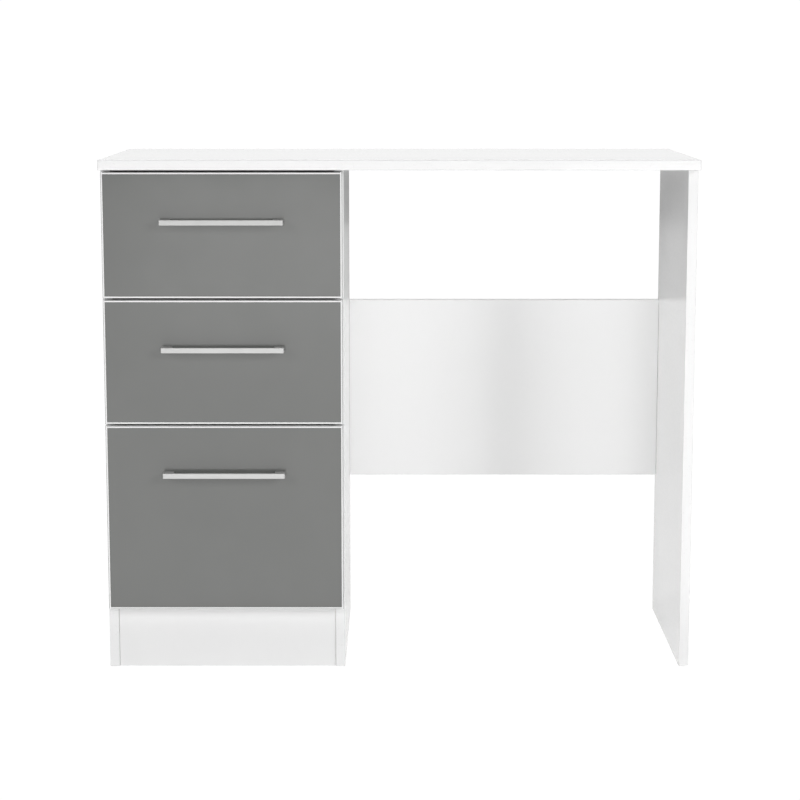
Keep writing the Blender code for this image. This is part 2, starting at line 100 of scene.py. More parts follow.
floor_shape = bmesh.new()
bmesh.ops.create_grid(floor_shape, x_segments=2, y_segments=2, size=FLOOR_REACH,
                      matrix=Matrix.Translation((0.0, 0.0, -FLOOR_DROP)))
floor_mesh = bpy.data.meshes.new("studio_floor")
floor_shape.to_mesh(floor_mesh)
floor_shape.free()
floor_paint = bpy.data.materials.new("floor_paint")
floor_paint.use_nodes = True
floor_shader = floor_paint.node_tree.nodes["Principled BSDF"]
floor_shader.inputs["Base Color"].default_value = (FLOOR_GREY, FLOOR_GREY, FLOOR_GREY, 1.0)
floor_shader.inputs["Roughness"].default_value = 0.7
floor_shader.inputs["Emission Color"].default_value = (1.0, 1.0, 1.0, 1.0)
floor_shader.inputs["Emission Strength"].default_value = FLOOR_GLOW
floor_paint.node_tree.links.new(shown_white_to_lens(floor_paint.node_tree, floor_shader),
                                floor_paint.node_tree.nodes["Material Output"].inputs["Surface"])
floor_mesh.materials.append(floor_paint)
studio_floor = bpy.data.objects.new("studio_floor", floor_mesh)
bpy.context.scene.collection.objects.link(studio_floor)


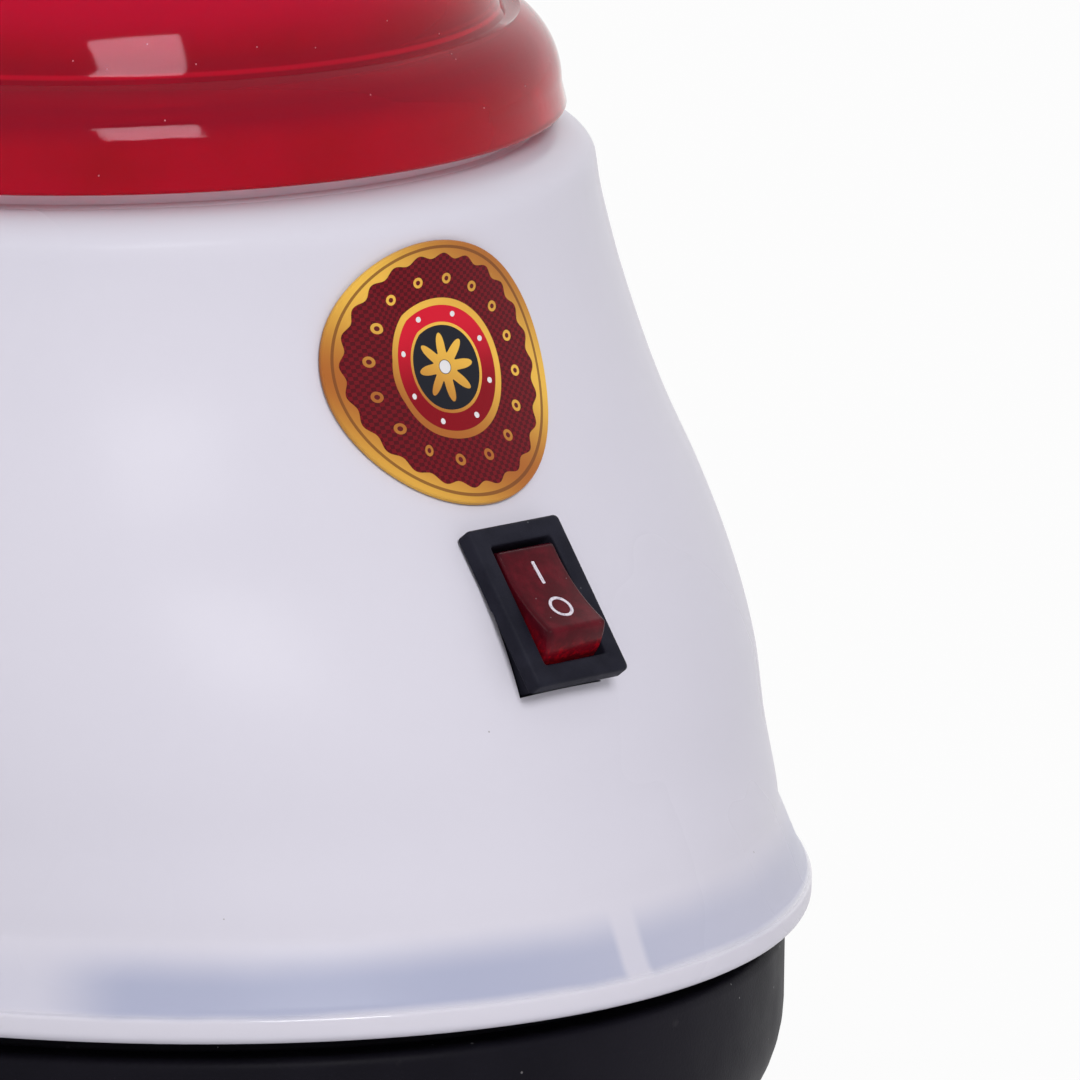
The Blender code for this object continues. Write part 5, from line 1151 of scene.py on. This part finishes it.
=======
### Exercise description
Your task is to reproduce all of the records exactly.

### Finished exercise
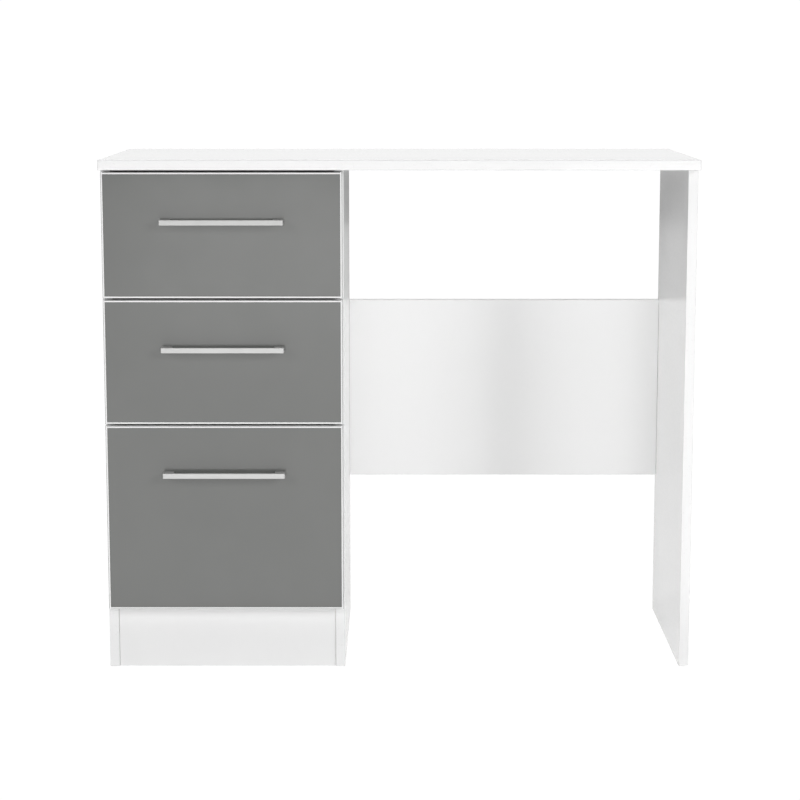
Keep writing the Blender code for this image. This is part 2, starting at line 100 of scene.py. More parts follow.
floor_shape = bmesh.new()
bmesh.ops.create_grid(floor_shape, x_segments=2, y_segments=2, size=FLOOR_REACH,
                      matrix=Matrix.Translation((0.0, 0.0, -FLOOR_DROP)))
floor_mesh = bpy.data.meshes.new("studio_floor")
floor_shape.to_mesh(floor_mesh)
floor_shape.free()
floor_paint = bpy.data.materials.new("floor_paint")
floor_paint.use_nodes = True
floor_shader = floor_paint.node_tree.nodes["Principled BSDF"]
floor_shader.inputs["Base Color"].default_value = (FLOOR_GREY, FLOOR_GREY, FLOOR_GREY, 1.0)
floor_shader.inputs["Roughness"].default_value = 0.7
floor_shader.inputs["Emission Color"].default_value = (1.0, 1.0, 1.0, 1.0)
floor_shader.inputs["Emission Strength"].default_value = FLOOR_GLOW
floor_paint.node_tree.links.new(shown_white_to_lens(floor_paint.node_tree, floor_shader),
                                floor_paint.node_tree.nodes["Material Output"].inputs["Surface"])
floor_mesh.materials.append(floor_paint)
studio_floor = bpy.data.objects.new("studio_floor", floor_mesh)
bpy.context.scene.collection.objects.link(studio_floor)


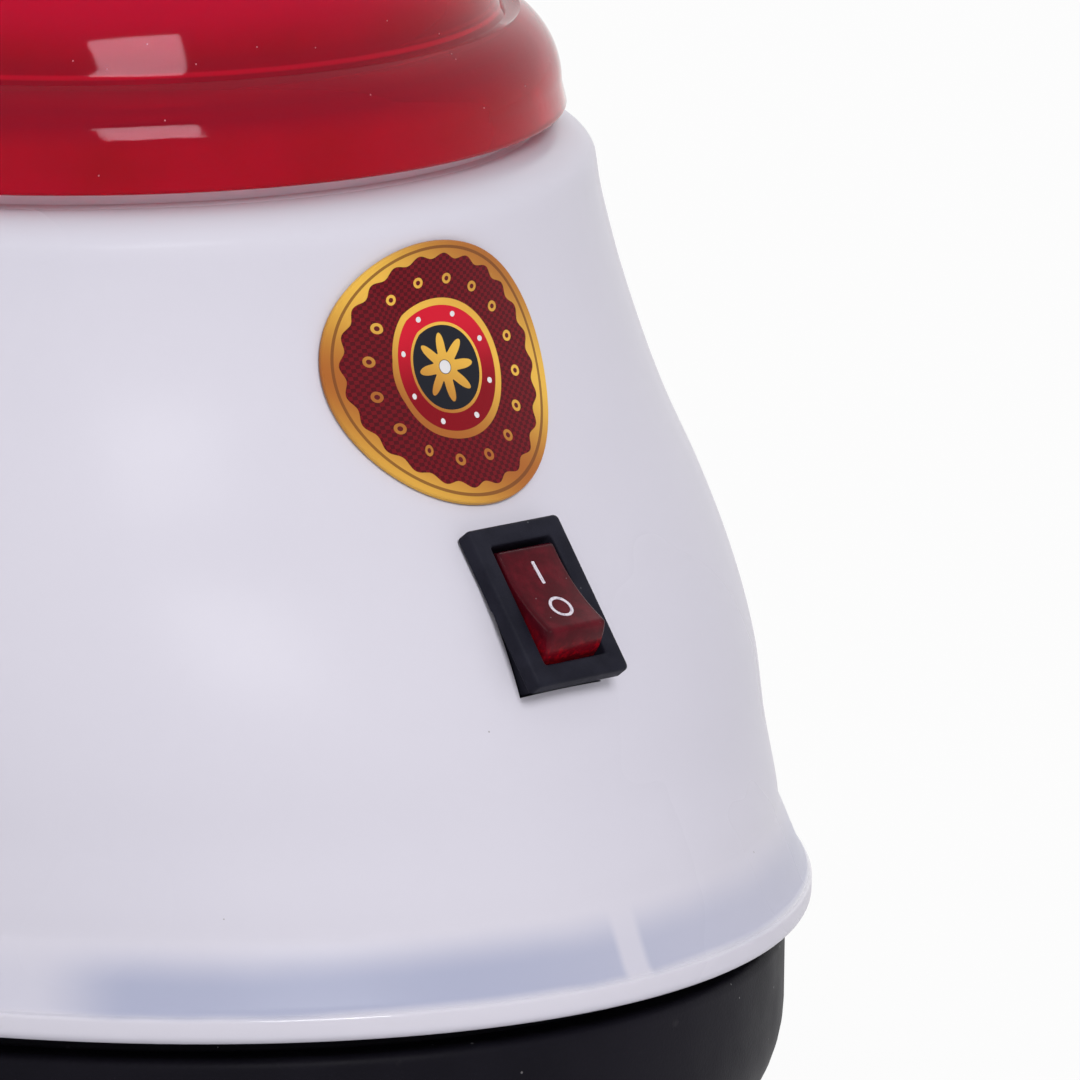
The Blender code for this object continues. Write part 5, from line 1151 of scene.py on. This part finishes it.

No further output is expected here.